CILACS UII Ajak Maknai Arti Toleransi Lewat Pemutaran Film

Indonesia adalah negara yang kaya dan memiliki keberagaman budaya, suku, etnik, adat, agama, dan bahasa. Demikian pula dengan keragaman agama yang ada di Indonesia seperti Islam, Kristen, Katolik, Hindu, Budha, dan aliran kepercayaan perlu dirawat dengan baik agar selalu harmonis. Kondisi inilah yang menjadi perhatian semua pihak supaya kerentanan terhadap isu-isu yang berbau SARA dapat dihindari. Seperti dapat dipelajari melalui sejarah berbagai peristiwa yang pernah terjadi di Indonesia.

Sabtu (7/3), CILACS UII mengadakan kegiatan “nonton bareng” film dokumenter yang berjudul “Beta Mau Jumpa” di Cilacs UII Unit Demangan, Jl. Demangan Baru 24 Yogyakarta. Kegiatan yang dihadiri masyarakat umum dengan antusias ini hasil kerjasama antara CILACS UII dengan Center for Religious and Cross-cultural Studies (CRCS) Universitas Gadjah Mada (UGM) Yogyakarta.

Selain sebagai rangkaian kegiatan dalam Milad ke-17 CILACS UII yang diperingati tiap 22 Maret, nonton film juga bertujuan membagikan kisah toleransi dan kerukunan beragama di tengah konflik Ambon yang terjadi pada tahun 1999.

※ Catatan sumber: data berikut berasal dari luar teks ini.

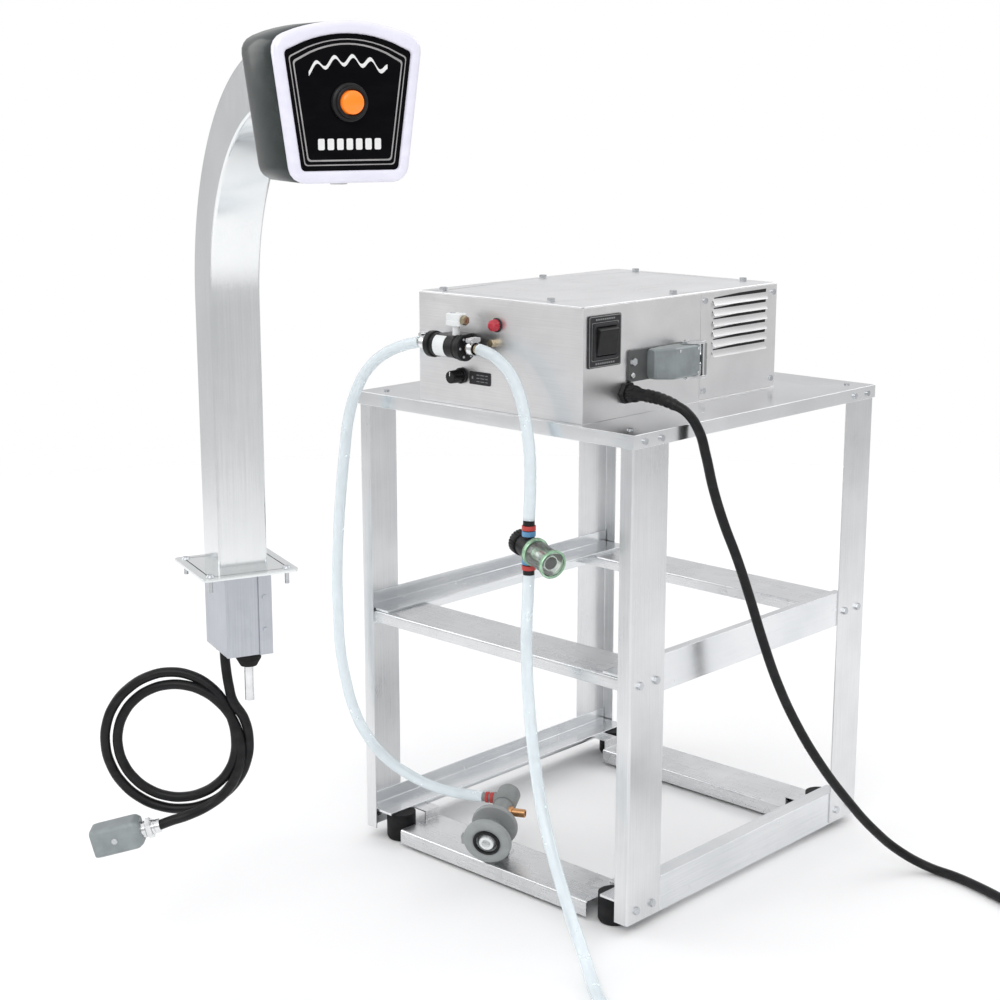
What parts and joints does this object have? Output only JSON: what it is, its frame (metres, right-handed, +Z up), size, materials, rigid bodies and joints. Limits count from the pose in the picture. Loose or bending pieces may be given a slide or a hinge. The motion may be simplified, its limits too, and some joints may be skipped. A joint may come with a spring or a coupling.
{
  "type": "topping dispenser with rack-mounted pump and countertop tower",
  "caption": "Heated-topping dispenser: boxed gear pump on an open steel rack with bag shelves, hoses and a strainer, beside a gooseneck countertop tower with a push-button head.",
  "frame": {"origin": "on the floor, at the bottom centre of the box round the rack, pump case and tower, cords left out", "axes": "+Z up; -Y is the front of the rack, +X its right side; the tower stands in front of the rack and faces right and a little forward"},
  "size_m": [0.89, 0.9822, 0.9662],
  "materials": {
    "posts": "satin brushed",
    "side_rails": "mill finish",
    "cross_ties": "mill finish",
    "top_panel": "polished",
    "rubber_feet": "matt",
    "rack_bolts": "zinc plated",
    "case_chassis": "satin brushed",
    "case_lid": "satin brushed",
    "vent_panel": "satin brushed",
    "case_screws": "zinc plated",
    "rocker_frame": "fine texture",
    "power_rocker": "satin",
    "signal_lamp": "clear tinted",
    "control_knob": "satin",
    "label_plate": "satin",
    "cord_gland": "satin",
    "socket_housing": "light texture",
    "locking_lever": "satin",
    "pump_housing": "satin",
    "drive_gear": "machined",
    "idler_gear": "machined",
    "pressure_valve": "satin",
    "hose_barbs": "machined",
    "worm_clamps": "satin",
    "drive_motor": "satin",
    "fan_frame": "satin",
    "fan_rotor": "satin",
    "control_board": "satin",
    "connector_cradle": "mill finish",
    "bag_connector_body": "satin",
    "bag_connector_collar": "satin",
    "inlet_hose": "translucent vinyl",
    "outlet_hose_upper": "translucent vinyl",
    "strainer_head": "satin",
    "strainer_bowl": "clear",
    "strainer_screen": "woven mesh",
    "pinch_clamps": "satin",
    "outlet_hose_lower": "translucent vinyl",
    "outlet_hose_coil": "translucent vinyl",
    "outlet_hose_fitting": "machined",
    "power_cord": "satin",
    "power_cord_coil": "satin",
    "power_plug": "satin",
    "tower_flange": "polished",
    "tower_tube": "polished",
    "flange_screws": "machined",
    "service_box": "galvanised",
    "service_cover": "galvanised",
    "base_grommets": "satin",
    "feed_line": "satin",
    "spout": "satin",
    "head_shell": "satin",
    "head_bezel": "gloss",
    "face_plate": "gloss",
    "button_guard": "satin",
    "dispense_button": "lit lens",
    "button_switch": "satin",
    "tower_cable": "satin",
    "tower_cable_coil": "satin",
    "cable_plug": "light texture"
  },
  "bodies": {
    "frame": {"posts": "posts", "side_rails": "side_rails", "cross_ties": "cross_ties", "top_panel": "top_panel", "rubber_feet": "rubber_feet", "rack_bolts": "rack_bolts", "case_chassis": "case_chassis", "case_lid": "case_lid", "vent_panel": "vent_panel", "case_screws": "case_screws", "rocker_frame": "rocker_frame", "signal_lamp": "signal_lamp", "label_plate": "label_plate", "cord_gland": "cord_gland", "socket_housing": "socket_housing", "pump_housing": "pump_housing", "pressure_valve": "pressure_valve", "hose_barbs": "hose_barbs", "worm_clamps": "worm_clamps", "drive_motor": "drive_motor", "fan_frame": "fan_frame", "control_board": "control_board", "connector_cradle": "connector_cradle", "bag_connector_body": "bag_connector_body", "inlet_hose": "inlet_hose", "outlet_hose_upper": "outlet_hose_upper", "strainer_head": "strainer_head", "strainer_bowl": "strainer_bowl", "strainer_screen": "strainer_screen", "pinch_clamps": "pinch_clamps", "outlet_hose_lower": "outlet_hose_lower", "outlet_hose_coil": "outlet_hose_coil", "outlet_hose_fitting": "outlet_hose_fitting", "power_cord": "power_cord", "power_cord_coil": "power_cord_coil", "power_plug": "power_plug", "tower_flange": "tower_flange", "tower_tube": "tower_tube", "flange_screws": "flange_screws", "service_box": "service_box", "service_cover": "service_cover", "base_grommets": "base_grommets", "feed_line": "feed_line", "spout": "spout", "head_shell": "head_shell", "head_bezel": "head_bezel", "face_plate": "face_plate", "button_guard": "button_guard", "button_switch": "button_switch", "tower_cable": "tower_cable", "tower_cable_coil": "tower_cable_coil", "cable_plug": "cable_plug"},
    "button": {"dispense_button": "dispense_button"},
    "rocker": {"power_rocker": "power_rocker"},
    "knob": {"control_knob": "control_knob"},
    "lever": {"locking_lever": "locking_lever"},
    "collar": {"bag_connector_collar": "bag_connector_collar"},
    "pump_drive": {"drive_gear": "drive_gear"},
    "pump_idler": {"idler_gear": "idler_gear"},
    "fan": {"fan_rotor": "fan_rotor"}
  },
  "joints": [
    {"name": "button_press", "type": "slide", "parent": "frame", "child": "button", "axis": [-0.9397, 0.342, 0], "range_m": [0, 0.003], "stiffness_N_per_m": 600},
    {"name": "rocker_tilt", "type": "hinge", "parent": "frame", "child": "rocker", "pos_m": [0.094, 0.061, 0.6485], "axis": [0, 1, 0], "range_deg": [-20, 0]},
    {"name": "knob_turn", "type": "hinge", "parent": "frame", "child": "knob", "pos_m": [-0.085, 0.027, 0.596], "axis": [0, -1, 0], "range_deg": [0, 270]},
    {"name": "lever_swing", "type": "hinge", "parent": "frame", "child": "lever", "pos_m": [0.109, 0.186, 0.6165], "axis": [0, 0, -1], "range_deg": [0, 80]},
    {"name": "collar_slide", "type": "slide", "parent": "frame", "child": "collar", "axis": [-0.4405, 0.8645, 0.2419], "range_m": [0, 0.008], "stiffness_N_per_m": 500},
    {"name": "pump_drive_spin", "type": "hinge", "parent": "frame", "child": "pump_drive", "pos_m": [-0.0815, 0.003, 0.62785], "axis": [0, 1, 0], "continuous": true},
    {"name": "pump_idler_spin", "type": "hinge", "parent": "frame", "child": "pump_idler", "pos_m": [-0.0815, 0.003, 0.63715], "axis": [0, 1, 0], "continuous": true},
    {"name": "fan_spin", "type": "hinge", "parent": "frame", "child": "fan", "pos_m": [0.0675, 0.305, 0.6215], "axis": [1, 0, 0], "continuous": true}
  ],
  "couplings": [
    {"joint": "pump_idler_spin", "follows": "pump_drive_spin", "ratio": -1}
  ]
}
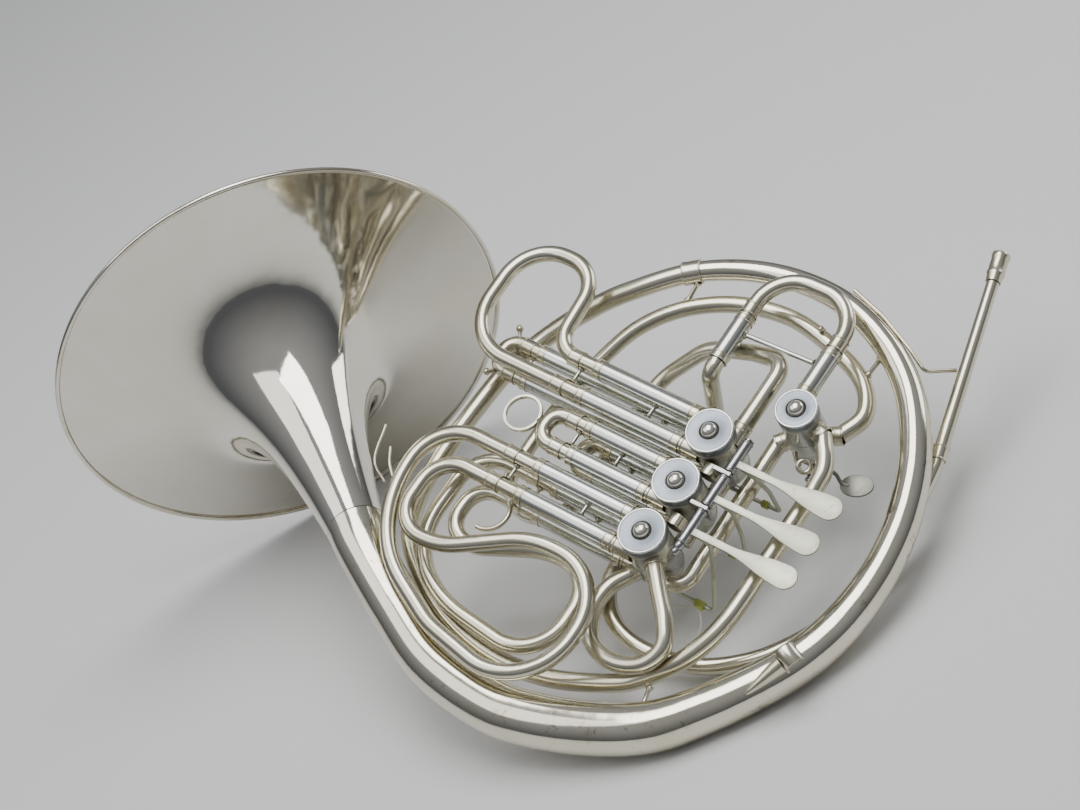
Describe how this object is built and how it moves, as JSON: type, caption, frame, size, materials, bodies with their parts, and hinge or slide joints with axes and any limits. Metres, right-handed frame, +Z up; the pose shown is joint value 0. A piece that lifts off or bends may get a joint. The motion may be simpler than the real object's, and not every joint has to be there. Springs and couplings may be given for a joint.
{
  "type": "french horn",
  "caption": "Double french horn: flared bell, coiled tubing, rotary valves with string linkage, finger and thumb levers, and pull-out tuning slides.",
  "frame": {"origin": "middle of the bounding box, on the surface the horn lies on", "axes": "+Z up with the horn lying at rest, valve caps upwards and bell rim on the surface; +X roughly along the valve slides, from the bell towards the finger levers"},
  "size_m": [0.5134, 0.4994, 0.2993],
  "materials": {
    "nickel_silver_tube": "polished nickel silver, slightly warm",
    "nickel_silver_bell": "mirror-polished nickel silver",
    "valve_nickel": "satin nickel",
    "lever_satin": "satin nickel silver",
    "linkage_steel": "polished steel",
    "rotor_brass": "machined brass",
    "linkage_cord": "braided cord"
  },
  "bodies": {
    "corpus": {"b_flat_sleeves_1": "nickel_silver_tube", "b_flat_sleeves_2": "nickel_silver_tube", "b_flat_sleeves_3": "nickel_silver_tube", "bell_branch": "nickel_silver_bell", "bell_flare": "nickel_silver_bell", "bell_rim_wire": "nickel_silver_bell", "bell_tail": "nickel_silver_tube", "branch_ferrule": "nickel_silver_tube", "f_sleeves_1": "nickel_silver_tube", "f_sleeves_2": "nickel_silver_tube", "f_sleeves_3": "nickel_silver_tube", "finger_hook": "nickel_silver_tube", "knuckle_b_flat_1_2": "nickel_silver_tube", "knuckle_b_flat_2_3": "nickel_silver_tube", "knuckle_f_1_2": "nickel_silver_tube", "knuckle_f_2_3": "nickel_silver_tube", "leadpipe": "nickel_silver_tube", "leadpipe_brace": "nickel_silver_tube", "leadpipe_branch": "nickel_silver_tube", "lever_rod": "linkage_steel", "main_tuning_sleeves": "nickel_silver_tube", "mouthpiece_receiver": "nickel_silver_tube", "thumb_lever_rod": "linkage_steel", "top_inner_loop": "nickel_silver_tube", "tuning_crook": "nickel_silver_tube", "valve_1_return_tube": "nickel_silver_tube", "valve_3_feed_tube": "nickel_silver_tube", "valve_3_loop": "nickel_silver_tube", "valve_cap_1": "valve_nickel", "valve_cap_2": "valve_nickel", "valve_cap_3": "valve_nickel", "valve_cap_4": "valve_nickel", "valve_casing_1": "valve_nickel", "valve_casing_2": "valve_nickel", "valve_casing_3": "valve_nickel", "valve_casing_4": "valve_nickel"},
    "main_tuning": {"main_tuning_slide": "nickel_silver_tube"},
    "f_tuning_1": {"f_slide_1": "nickel_silver_tube"},
    "f_tuning_2": {"f_slide_2": "nickel_silver_tube", "f_pull_ring_2": "nickel_silver_tube"},
    "f_tuning_3": {"f_slide_3": "nickel_silver_tube"},
    "b_flat_tuning_1": {"b_flat_slide_1": "nickel_silver_tube"},
    "b_flat_tuning_2": {"b_flat_slide_2": "nickel_silver_tube"},
    "b_flat_tuning_3": {"b_flat_slide_3": "nickel_silver_tube"},
    "key_1": {"lever_1": "lever_satin", "linkage_cord_1": "linkage_cord"},
    "key_2": {"lever_2": "lever_satin", "linkage_cord_2": "linkage_cord"},
    "key_3": {"lever_3": "lever_satin", "linkage_cord_3": "linkage_cord"},
    "key_4": {"thumb_lever": "lever_satin", "linkage_cord_4": "linkage_cord"},
    "valve_1": {"rotor_1": "rotor_brass", "stop_arm_1": "linkage_steel"},
    "valve_2": {"rotor_2": "rotor_brass", "stop_arm_2": "linkage_steel"},
    "valve_3": {"rotor_3": "rotor_brass", "stop_arm_3": "linkage_steel"},
    "valve_4": {"rotor_4": "rotor_brass", "stop_arm_4": "linkage_steel"}
  },
  "joints": [
    {"name": "main_tuning_slide", "type": "slide", "parent": "corpus", "child": "main_tuning", "axis": [-0.1766, 0.9583, 0.2245], "range_m": [0, 0.02]},
    {"name": "f_slide_1", "type": "slide", "parent": "corpus", "child": "f_tuning_1", "axis": [-0.9045, -0.248, 0.347], "range_m": [0, 0.035]},
    {"name": "f_slide_2", "type": "slide", "parent": "corpus", "child": "f_tuning_2", "axis": [-0.9045, -0.248, 0.347], "range_m": [0, 0.035]},
    {"name": "f_slide_3", "type": "slide", "parent": "corpus", "child": "f_tuning_3", "axis": [-0.9045, -0.248, 0.347], "range_m": [0, 0.01]},
    {"name": "b_flat_slide_1", "type": "slide", "parent": "corpus", "child": "b_flat_tuning_1", "axis": [-0.9045, -0.248, 0.347], "range_m": [0, 0.04]},
    {"name": "b_flat_slide_2", "type": "slide", "parent": "corpus", "child": "b_flat_tuning_2", "axis": [-0.9045, -0.248, 0.347], "range_m": [0, 0.03]},
    {"name": "b_flat_slide_3", "type": "slide", "parent": "corpus", "child": "b_flat_tuning_3", "axis": [-0.9045, -0.248, 0.347], "range_m": [0, 0.01]},
    {"name": "lever_1_hinge", "type": "hinge", "parent": "corpus", "child": "key_1", "pos_m": [0.14613, 0.02629, 0.08907], "axis": [-0.1766, 0.9583, 0.2245], "range_deg": [0, 8], "stiffness_Nm_per_rad": 0.15, "springref_deg": -11.46},
    {"name": "lever_2_hinge", "type": "hinge", "parent": "corpus", "child": "key_2", "pos_m": [0.15064, 0.00186, 0.08335], "axis": [-0.1766, 0.9583, 0.2245], "range_deg": [0, 8], "stiffness_Nm_per_rad": 0.15, "springref_deg": -11.46},
    {"name": "lever_3_hinge", "type": "hinge", "parent": "corpus", "child": "key_3", "pos_m": [0.15496, -0.02162, 0.07785], "axis": [-0.1766, 0.9583, 0.2245], "range_deg": [0, 8], "stiffness_Nm_per_rad": 0.15, "springref_deg": -11.46},
    {"name": "thumb_lever_hinge", "type": "hinge", "parent": "corpus", "child": "key_4", "pos_m": [0.15948, 0.0666, 0.05671], "axis": [0.1766, -0.9583, -0.2245], "range_deg": [0, 18], "stiffness_Nm_per_rad": 0.06, "springref_deg": -17.19},
    {"name": "rotor_1_turn", "type": "hinge", "parent": "corpus", "child": "valve_1", "pos_m": [0.11182, 0.03401, 0.07635], "axis": [-0.3882, 0.1418, -0.9106], "range_deg": [0, 90]},
    {"name": "rotor_2_turn", "type": "hinge", "parent": "corpus", "child": "valve_2", "pos_m": [0.11847, -0.00202, 0.0679], "axis": [-0.3882, 0.1418, -0.9106], "range_deg": [0, 90]},
    {"name": "rotor_3_turn", "type": "hinge", "parent": "corpus", "child": "valve_3", "pos_m": [0.12511, -0.03806, 0.05946], "axis": [-0.3882, 0.1418, -0.9106], "range_deg": [0, 90]},
    {"name": "rotor_4_turn", "type": "hinge", "parent": "corpus", "child": "valve_4", "pos_m": [0.14179, 0.07867, 0.07052], "axis": [0.3882, -0.1418, 0.9106], "range_deg": [0, 90]}
  ],
  "couplings": [
    {"joint": "rotor_1_turn", "follows": "lever_1_hinge", "ratio": 11.25},
    {"joint": "rotor_2_turn", "follows": "lever_2_hinge", "ratio": 11.25},
    {"joint": "rotor_3_turn", "follows": "lever_3_hinge", "ratio": 11.25},
    {"joint": "rotor_4_turn", "follows": "thumb_lever_hinge", "ratio": 5}
  ]
}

Dalam sambutannya, Lizda Iswari, S.T., M.Sc (Kepala CILACS UII) menyampaikan bahwa Cilacs UII sebagai pusat bahasa dan kajian budaya memiliki kewajiban dalam pengembangan budaya baik lokal maupun internasional.

“Dalam kaitannya dengan budaya lokal, melalui pemutaran film seperti ini, diharapkan dapat memberikan pelajaran bagi kita semua bagaimana toleransi dan kerukunan beragama dapat terjaga dengan baik”, ungkapnya.

Pemutaran film berdurasi 35 menit tersebut dilanjutkan dengan diskusi terbuka mengangkat judul “Menarasikan Perdamaian Untuk Indonesia” yang menghadirkan narasumber Marthen Tahun (CRCS UGM).

Marthen yang juga koordinator riset film Beta Mau Jumpa menceritakan pengalamannya saat melakukan penelitian di Ambon. Banyak pelajaran penting yang bisa didapat dari tragedi yang terjadi saat itu. Pada sesi diskusi dan tanya jawab yang dipandu oleh Fahrurrazi (Cilacs UII) berlangsung interaktif serta menghasilkan berbagai pandangan tentang pentingnya toleransi dan kerukunan beragama di era milenial sekarang ini.

Film dokumenter “Beta Mau Jumpa” sendiri menceritakan perjuangan para perempuan saat terjadinya konflik horizontal di Ambon. Mereka tidak hanya menunjukkan adanya rasa saling percaya tapi juga kebersamaan yang timbul selama hidup berdampingan walaupun berbeda kepercayaan.

Hal itu menjadi dasar untuk menciptakan apa yang disebut sebagai memori perdamaian, budaya toleransi, dan kerukunan. Inilah yang dikedepankan sehingga menjadi bekal bagi upaya rekonsiliasi pasca berakhirnya konflik. (Ank/ESP).